Natural Language Processing and sentiment analysis with TextBlob: a Python NLP library

What is NLP(Natural Language Processing)?

Natural language processing (NLP) is a subfield of computer science, information engineering, and artificial intelligence concerned with the interactions between computers and human (natural) languages, in particular how to program computers to process and analyze large amounts of natural language data. (Wikepedia)

Dependency to install:

$ pip install textblob

Some features of TextBlob:

Noun Phrase Extraction
Sentiment Analysis
Tokenization
Words Lemmatization
Spell Check
Translation

# NLP_and_Sentiment_Analysis_With_TextBlob

  from textblob import TextBlob
  import nltk

Install “brown” and “wordnet” using NLTK:

  nltk.download("wordnet")
  nltk.download("brown")

  [nltk_data] Downloading package wordnet to /Users/frankdu/nltk_data...
  [nltk_data]   Package wordnet is already up-to-date!
  [nltk_data] Downloading package brown to /Users/frankdu/nltk_data...
  [nltk_data]   Package brown is already up-to-date!





  True

### sample text data: zen of Python

  text1 = '''
  Beautiful is better than ugly.
  Explicit is better than implicit.
  Simple is better than complex.
  Complex is better than complicated.
  Flat is better than nested.
  Sparse is better than dense.
  Readability counts.
  Errors should never pass silently.'''

## 1. Create a TextBlob object

  blob = TextBlob(text1)

## 2. noun_phrases

  blob.noun_phrases

  WordList(['beautiful', 'explicit', 'simple', 'complex', 'flat', 'sparse', 'readability', 'errors'])

## 3. Sentiment Analysis

Access the polarity and subjectivity of a TextBlob object via returned named tuple.

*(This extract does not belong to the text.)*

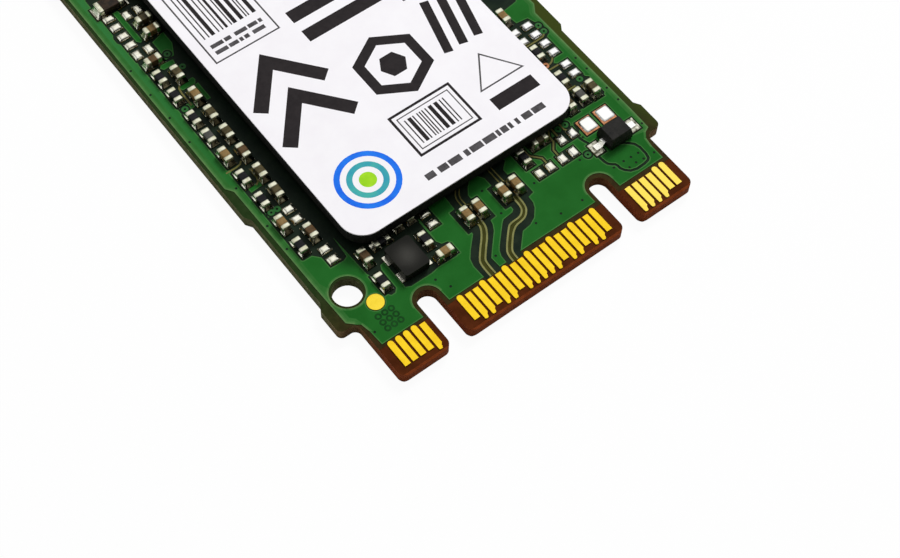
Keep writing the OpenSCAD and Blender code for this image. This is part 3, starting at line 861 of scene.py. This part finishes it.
def seat(work, old, chip):
    """Turns and moves the points that aren't old from a chip's own frame into the row frame."""
    turn = Matrix.Translation((chip["x"], chip["y"], chip["z"])) @ Matrix.Rotation(
        math.radians(chip["turn"]), 4, "Z")
    bmesh.ops.transform(work, matrix=turn, verts=[v for v in work.verts if v not in old])


def mirrored(half, middle):
    """Points of a right half, mirrored to the left, over the middle and back to the right."""
    return [(-point[0], *point[1:]) for point in half] + [middle] + half[::-1]


def skin(work, rows, slot):
    """Smooth faces between rows of points."""
    for low, high in zip(rows, rows[1:]):
        for i in range(len(low) - 1):
            face = work.faces.new([low[i], low[i + 1], high[i + 1], high[i]])
            face.material_index = slot
            face.smooth = True


def skirt(work, chip, side):
    """Concave solder from the land's outline up three sides of a metal end."""
    half = chip["width"] / 2
    y_out = chip["length"] / 2
    y_in = y_out - chip["end"]
    y_mid = y_in + 0.5 * chip["end"]
    land = half + LAND_SIDE
    land_out = y_out + LAND_OUT
    wall = mirrored([(half, y_in, 0.16), (half, y_mid, 0.3), (half, y_out - 0.03, 0.5),
                     (half * 0.8, y_out, 0.85), (half * 0.4, y_out, 1.0)], (0, y_out, 1.0))
    foot = mirrored([(land, y_in), (land, y_mid), (land, y_out + 0.05), (land * 0.9, land_out),
                     (land * 0.5, land_out)], (0, land_out))
    steps = 6
    rise = chip["height"] * SOLDER_SHARE
    rows = []
    for i in range(steps + 1):
        t = i / steps
        row = []
        for (x0, y0, share), (x1, y1) in zip(wall, foot):
            x = x0 * 0.96 + (x1 - x0 * 0.96) * t
            y = (y0 - 0.01) + (y1 - y0 + 0.01) * t
            row.append(work.verts.new((x, side * y, rise * share * (1 - t) ** 1.25 + 0.002)))
        rows.append(row)
    rows.append([work.verts.new((v.co.x, v.co.y, -0.03)) for v in rows[-1]])
    skin(work, rows, 1)


def chip_metal(name, node, places):
    """Metal ends with solder climbing them; the solder is darkened as painted shade, and its faces
    towards the window on the left take bright tin as a painted glint.
    """
    work = bmesh.new()
    for chip in places:
        for side in (-1, 1):
            y_out = side * chip["length"] / 2
            y_in = side * (chip["length"] / 2 - chip["end"] - END_LAP)
            low = (-chip["width"] / 2, min(y_out, y_in), 0)
            high = (chip["width"] / 2, max(y_out, y_in), chip["height"])
            old = set(work.verts)
            box_mesh(work, low, high, min(0.06, chip["height"] * 0.18), 0)
            skirt(work, chip, side)
            seat(work, old, chip)
    bmesh.ops.recalc_face_normals(work, faces=work.faces)
    # Solder faces that turn to the left take the bright tin: a painted glint
    for face in work.faces:
        if face.material_index == 1 and face.normal.x < -0.3:
            face.material_index = 2
    from_work(work, name, [TIN_END, SOLDER_PAINTED_SHADE, TIN], node)


def chip_bodies(name, node, places, materials, pick):
    """Bodies between the metal ends, just inside the CAD's."""
    work = bmesh.new()
    for chip in places:
        old = set(work.verts)
        half = chip["length"] / 2 - chip["end"] * 0.6
        low = (-chip["width"] / 2 + BODY_INSET, -half, BODY_INSET)
        high = (chip["width"] / 2 - BODY_INSET, half, chip["height"] - BODY_INSET)
        box_mesh(work, low, high, 0.035, pick(chip))
        seat(work, old, chip)
    from_work(work, name, materials, node)


def level_with(chip, rows):
    """Whether a chip part lies in one of the rows, given by their Y."""
    return any(abs(chip["y"] - y) < 0.1 for y in rows)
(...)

  polarity = blob.sentiment[0]

  subjectivity = blob.sentiment[1]

  print(polarity, subjectivity)

  0.14464285714285716 0.5272959183673469

Or the following will also work:

  polarity = blob.polarity
  subjectivity = blob.subjectivity

  print(polarity, subjectivity)

  0.14464285714285716 0.5272959183673469

## 4. Tokenization

Tokenization is a NLP technique to split text data into list of single words or sentences.

  blob.words

  WordList(['Beautiful', 'is', 'better', 'than', 'ugly', 'Explicit', 'is', 'better', 'than', 'implicit'])

  blob.sentences

  [Sentence("Beautiful is better than ugly."),
   Sentence("Explicit is better than implicit.")]

## 5. Words Lemmatization

lemmatization is a NLP technique to reduce inflectional or derivational forms of a word to be the base form so that they can be analyzed as one single word

Examples of lemmatization:

** went > go gone > go organizes > organize organized > organize **


  # import textblob Word object
  from textblob import Word


  word = "organizes"

  word1 = "went"


  # Convert a Python string to a textblob Word()
  blob_word = Word(word)

  print(blob_word.lemmatize("v"))
  print(Word(word1).lemmatize("v"))

  organize
  go

## 6. Spell Check

  blob = TextBlob("My spellin is aways corect")

Unfortunately only 50% accuracy. You will need a ML model to train for a better accuracy

  blob.correct()

  TextBlob("By spelling is away correct")

## 7. Translation

  blob = TextBlob("Beautiful is better than ugly. Explicit is better than implicit.")


  # Translate to German from English
  blob.translate(to="de")

  TextBlob("Schön ist besser als hässlich. Explicit ist besser als implizit.")